Ansley Coale

Honoring Ansley J. Coale

Ansley J. Coale spent his entire professional career at Princeton University, where he received his B.A (1939)., M.A. (1941). and Ph.D. (1947) and served on the faculty for nearly 40 years, retiring as the William Church Osborne Professor of Economics and Public Affairs in 1986.  He died on November 5, 2002 at the age of 85 and is fondly remembered by the many students he trained and generations of colleagues and collaborators.
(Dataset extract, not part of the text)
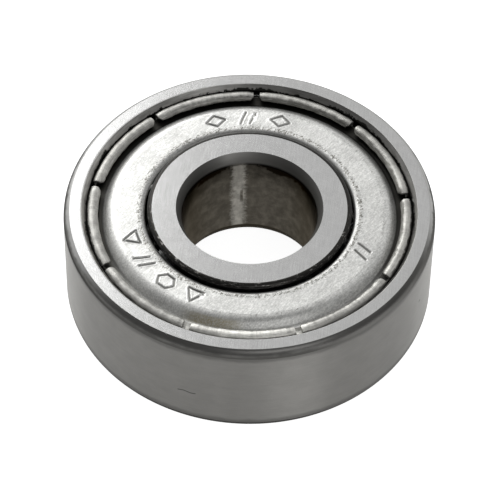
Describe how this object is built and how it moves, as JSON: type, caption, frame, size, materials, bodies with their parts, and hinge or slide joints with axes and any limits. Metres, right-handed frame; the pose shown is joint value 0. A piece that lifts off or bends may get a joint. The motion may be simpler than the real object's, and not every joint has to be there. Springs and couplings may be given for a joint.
{
  "type": "ball bearing",
  "caption": "Shielded deep-groove ball bearing: two steel rings, caged balls that roll between them, and a curled-rim sheet shield on each side.",
  "frame": {"origin": "centre of the bearing: on its axis, half way between its two side faces", "axes": "+Z along the bearing's axis, towards the face shown uppermost; +X through the first ball; +Y completes the right-handed frame"},
  "size_m": [0.022, 0.022, 0.007],
  "materials": {
    "ground_steel": "fine ground satin, lightly worn",
    "polished_steel": "mirror polished",
    "tinned_sheet": "bright plated sheet, finely speckled",
    "cage_steel": "pressed sheet, satin"
  },
  "bodies": {
    "housing_side": {"outer_ring": "ground_steel", "shield_upper": "tinned_sheet", "shield_lower": "tinned_sheet"},
    "shaft_side": {"inner_ring": "ground_steel"},
    "cage": {"cage_upper": "cage_steel", "cage_lower": "cage_steel", "cage_rivet_1": "cage_steel", "cage_rivet_2": "cage_steel", "cage_rivet_3": "cage_steel", "cage_rivet_4": "cage_steel", "cage_rivet_5": "cage_steel", "cage_rivet_6": "cage_steel", "cage_rivet_7": "cage_steel"},
    "rolling_ball_1": {"ball_1": "polished_steel"},
    "rolling_ball_2": {"ball_2": "polished_steel"},
    "rolling_ball_3": {"ball_3": "polished_steel"},
    "rolling_ball_4": {"ball_4": "polished_steel"},
    "rolling_ball_5": {"ball_5": "polished_steel"},
    "rolling_ball_6": {"ball_6": "polished_steel"},
    "rolling_ball_7": {"ball_7": "polished_steel"}
  },
  "joints": [
    {"name": "inner_spin", "type": "hinge", "parent": "housing_side", "child": "shaft_side", "pos_m": [0, 0, 0], "axis": [0, 0, 1], "continuous": true},
    {"name": "cage_orbit", "type": "hinge", "parent": "housing_side", "child": "cage", "pos_m": [0, 0, 0], "axis": [0, 0, 1], "continuous": true},
    {"name": "ball_1_spin", "type": "hinge", "parent": "cage", "child": "rolling_ball_1", "pos_m": [0.0075, 0, 0], "axis": [0, 0, 1], "continuous": true},
    {"name": "ball_2_spin", "type": "hinge", "parent": "cage", "child": "rolling_ball_2", "pos_m": [0.00468, 0.00586, 0], "axis": [0, 0, 1], "continuous": true},
    {"name": "ball_3_spin", "type": "hinge", "parent": "cage", "child": "rolling_ball_3", "pos_m": [-0.00167, 0.00731, 0], "axis": [0, 0, 1], "continuous": true},
    {"name": "ball_4_spin", "type": "hinge", "parent": "cage", "child": "rolling_ball_4", "pos_m": [-0.00676, 0.00325, 0], "axis": [0, 0, 1], "continuous": true},
    {"name": "ball_5_spin", "type": "hinge", "parent": "cage", "child": "rolling_ball_5", "pos_m": [-0.00676, -0.00325, 0], "axis": [0, 0, 1], "continuous": true},
    {"name": "ball_6_spin", "type": "hinge", "parent": "cage", "child": "rolling_ball_6", "pos_m": [-0.00167, -0.00731, 0], "axis": [0, 0, 1], "continuous": true},
    {"name": "ball_7_spin", "type": "hinge", "parent": "cage", "child": "rolling_ball_7", "pos_m": [0.00468, -0.00586, 0], "axis": [0, 0, 1], "continuous": true}
  ],
  "couplings": [
    {"joint": "cage_orbit", "follows": "inner_spin", "ratio": 0.3677},
    {"joint": "ball_1_spin", "follows": "inner_spin", "ratio": -1.7573},
    {"joint": "ball_2_spin", "follows": "inner_spin", "ratio": -1.7573},
    {"joint": "ball_3_spin", "follows": "inner_spin", "ratio": -1.7573},
    {"joint": "ball_4_spin", "follows": "inner_spin", "ratio": -1.7573},
    {"joint": "ball_5_spin", "follows": "inner_spin", "ratio": -1.7573},
    {"joint": "ball_6_spin", "follows": "inner_spin", "ratio": -1.7573},
    {"joint": "ball_7_spin", "follows": "inner_spin", "ratio": -1.7573}
  ]
}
In the course of his long career, Coale published more than 125 books and articles on a wide variety of demographic topics.  His first major book was Population Growth and Economic Development in Low-Income Countries (1958), coauthored with Edgar Hoover, which was the first systematic study to suggest that slowing population growth could enhance economic development in poor countries.   Other notable works include New Estimates of Fertility and Population in the United States (1963), co-written with Melvin Zelnik, Regional Model Life Tables and Stable Populations (1966), co-written with Paul Demeny, and Human Fertility in Russia Since the Nineteenth Century (1979) with Barbara A. Anderson and Erna Harm.
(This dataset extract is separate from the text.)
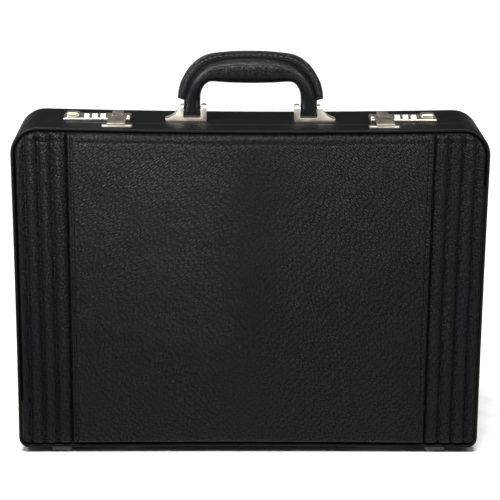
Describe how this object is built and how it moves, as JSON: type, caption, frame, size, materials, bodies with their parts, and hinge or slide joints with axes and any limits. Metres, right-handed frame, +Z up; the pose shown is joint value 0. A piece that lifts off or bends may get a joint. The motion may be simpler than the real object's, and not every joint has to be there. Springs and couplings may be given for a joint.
{
  "type": "hard-sided leather briefcase",
  "caption": "Hard-sided black leather attache case with padded ribbed front, nickel combination locks, folding carry handle, hinged lid on sliding stays and lined interior.",
  "frame": {"origin": "centre of the footprint on the floor, under the case standing upright on its hinge edge", "axes": "+X along the case's width to the right as seen from the lid, +Y from the lid towards the base, +Z up towards the handle"},
  "size_m": [0.457, 0.094, 0.3986],
  "materials": {
    "board": "thin plywood and fibre board, unseen under the leather",
    "smooth_leather": "smooth black split leather, low sheen, stretched over the side walls",
    "padded_leather": "black pebble-grain cowhide, satin sheen, over foam padding",
    "grip_leather": "black fine pebble-grain cowhide, satin sheen",
    "lining": "dark grey woven polyester lining, matt",
    "lining_leather": "black skiver leather, matt",
    "black_frame": "black anodised aluminium valance, satin",
    "satin_nickel": "satin nickel-plated zinc casting",
    "bright_nickel": "polished nickel plate over steel",
    "steel": "bright zinc-plated steel",
    "dial_plastic": "moulded ivory-white acetal with dark printed digits",
    "foot_plastic": "moulded black nylon",
    "foot_nickel": "nickel-plated steel dome stud"
  },
  "bodies": {
    "base": {"base_shell": "board", "base_wall_cover": "smooth_leather", "base_back_panel": "padded_leather", "base_rib_panel_left": "padded_leather", "base_rib_panel_right": "padded_leather", "base_lining": "lining", "base_frame": "black_frame", "handle_bracket_left": "satin_nickel", "handle_bracket_right": "satin_nickel", "lock_plate_left": "bright_nickel", "lock_plate_right": "bright_nickel", "hasp_bracket_left": "bright_nickel", "hasp_bracket_right": "bright_nickel", "lock_case_left": "steel", "lock_case_right": "steel", "dial_axles": "steel", "hasp_pins": "steel", "handle_pins": "steel", "handle_rivets": "steel", "handle_backing_plates": "steel", "hinge_pins": "steel", "hinge_base_leaves": "steel", "stay_base_rivets": "steel", "base_foot_plates": "foot_plastic", "base_feet": "foot_nickel"},
    "lid": {"lid_shell": "board", "lid_wall_cover": "smooth_leather", "lid_front_panel": "padded_leather", "lid_rib_panel_left": "padded_leather", "lid_rib_panel_right": "padded_leather", "lid_lining": "lining", "lid_file_pocket": "lining_leather", "lid_card_pockets": "lining_leather", "lid_pen_loops": "lining_leather", "lid_frame": "black_frame", "catch_plate_left": "satin_nickel", "catch_plate_right": "satin_nickel", "lid_foot_plates": "foot_plastic", "lid_feet": "foot_nickel", "hinge_lid_leaves": "steel", "stay_lid_rivets": "steel"},
    "dial_left_1": {"dial_left_1": "dial_plastic"},
    "dial_left_2": {"dial_left_2": "dial_plastic"},
    "dial_left_3": {"dial_left_3": "dial_plastic"},
    "push_button_left": {"push_button_left": "bright_nickel"},
    "hasp_left": {"hasp_left": "bright_nickel"},
    "stay_arm_left": {"stay_arm_left": "steel"},
    "stay_guide_left": {"stay_guide_left": "steel"},
    "dial_right_1": {"dial_right_1": "dial_plastic"},
    "dial_right_2": {"dial_right_2": "dial_plastic"},
    "dial_right_3": {"dial_right_3": "dial_plastic"},
    "push_button_right": {"push_button_right": "bright_nickel"},
    "hasp_right": {"hasp_right": "bright_nickel"},
    "stay_arm_right": {"stay_arm_right": "steel"},
    "stay_guide_right": {"stay_guide_right": "steel"},
    "handle": {"handle_grip": "grip_leather", "handle_welt": "grip_leather", "handle_core": "steel"}
  },
  "joints": [
    {"name": "lid_hinge", "type": "hinge", "parent": "base", "child": "lid", "pos_m": [0, -0.01605, 0.0034], "axis": [1, 0, 0], "range_deg": [0, 95]},
    {"name": "handle_swing", "type": "hinge", "parent": "base", "child": "handle", "pos_m": [0, 0.0014, 0.3426], "axis": [1, 0, 0], "range_deg": [-85, 85]},
    {"name": "hasp_left_flip", "type": "hinge", "parent": "base", "child": "hasp_left", "pos_m": [-0.1283, -0.012, 0.3356], "axis": [-1, 0, 0], "range_deg": [0, 90]},
    {"name": "push_button_left_slide", "type": "slide", "parent": "base", "child": "push_button_left", "axis": [-1, 0, 0], "range_m": [0, 0.004], "stiffness_N_per_m": 150, "springref_m": -0.001},
    {"name": "dial_left_1_turn", "type": "hinge", "parent": "base", "child": "dial_left_1", "pos_m": [-0.1583, 0.0004, 0.3308], "axis": [1, 0, 0], "continuous": true},
    {"name": "dial_left_2_turn", "type": "hinge", "parent": "base", "child": "dial_left_2", "pos_m": [-0.1504, 0.0004, 0.3308], "axis": [1, 0, 0], "continuous": true},
    {"name": "dial_left_3_turn", "type": "hinge", "parent": "base", "child": "dial_left_3", "pos_m": [-0.1425, 0.0004, 0.3308], "axis": [1, 0, 0], "continuous": true},
    {"name": "stay_arm_left_pivot", "type": "hinge", "parent": "lid", "child": "stay_arm_left", "pos_m": [-0.2165, -0.02245, 0.0327], "axis": [1, 0, 0], "range_deg": [-47.5, 0]},
    {"name": "stay_guide_left_pivot", "type": "hinge", "parent": "base", "child": "stay_guide_left", "pos_m": [-0.2165, -0.00965, 0.0327], "axis": [1, 0, 0], "range_deg": [0, 47.5]},
    {"name": "hasp_right_flip", "type": "hinge", "parent": "base", "child": "hasp_right", "pos_m": [0.1283, -0.012, 0.3356], "axis": [-1, 0, 0], "range_deg": [0, 90]},
    {"name": "push_button_right_slide", "type": "slide", "parent": "base", "child": "push_button_right", "axis": [1, 0, 0], "range_m": [0, 0.004], "stiffness_N_per_m": 150, "springref_m": -0.001},
    {"name": "dial_right_1_turn", "type": "hinge", "parent": "base", "child": "dial_right_1", "pos_m": [0.1583, 0.0004, 0.3308], "axis": [1, 0, 0], "continuous": true},
    {"name": "dial_right_2_turn", "type": "hinge", "parent": "base", "child": "dial_right_2", "pos_m": [0.1504, 0.0004, 0.3308], "axis": [1, 0, 0], "continuous": true},
    {"name": "dial_right_3_turn", "type": "hinge", "parent": "base", "child": "dial_right_3", "pos_m": [0.1425, 0.0004, 0.3308], "axis": [1, 0, 0], "continuous": true},
    {"name": "stay_arm_right_pivot", "type": "hinge", "parent": "lid", "child": "stay_arm_right", "pos_m": [0.2165, -0.02245, 0.0327], "axis": [1, 0, 0], "range_deg": [-47.5, 0]},
    {"name": "stay_guide_right_pivot", "type": "hinge", "parent": "base", "child": "stay_guide_right", "pos_m": [0.2165, -0.00965, 0.0327], "axis": [1, 0, 0], "range_deg": [0, 47.5]}
  ],
  "couplings": [
    {"joint": "stay_arm_left_pivot", "follows": "lid_hinge", "ratio": -0.5},
    {"joint": "stay_guide_left_pivot", "follows": "lid_hinge", "ratio": 0.5},
    {"joint": "stay_arm_right_pivot", "follows": "lid_hinge", "ratio": -0.5},
    {"joint": "stay_guide_right_pivot", "follows": "lid_hinge", "ratio": 0.5}
  ]
}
Perhaps his most influential book was The Growth and Structure of Human Populations (1972), which established the fundamentals of stable population theory and provided the conceptual basis for numerous indirect estimation techniques on which demographers relied before the era of national demographic surveys.   He was also the intellectual architect of the European Fertility Project, which eventually resulted in the publication of nine books that summarized changes in marriage and childbearing patterns over a century in 700 provinces in Europe.  The project provided the first comprehensive empirical description of the West’s demographic transition and culminated in the publication of The Decline of Fertility in Europe (1986), coauthored with Susan Watkins.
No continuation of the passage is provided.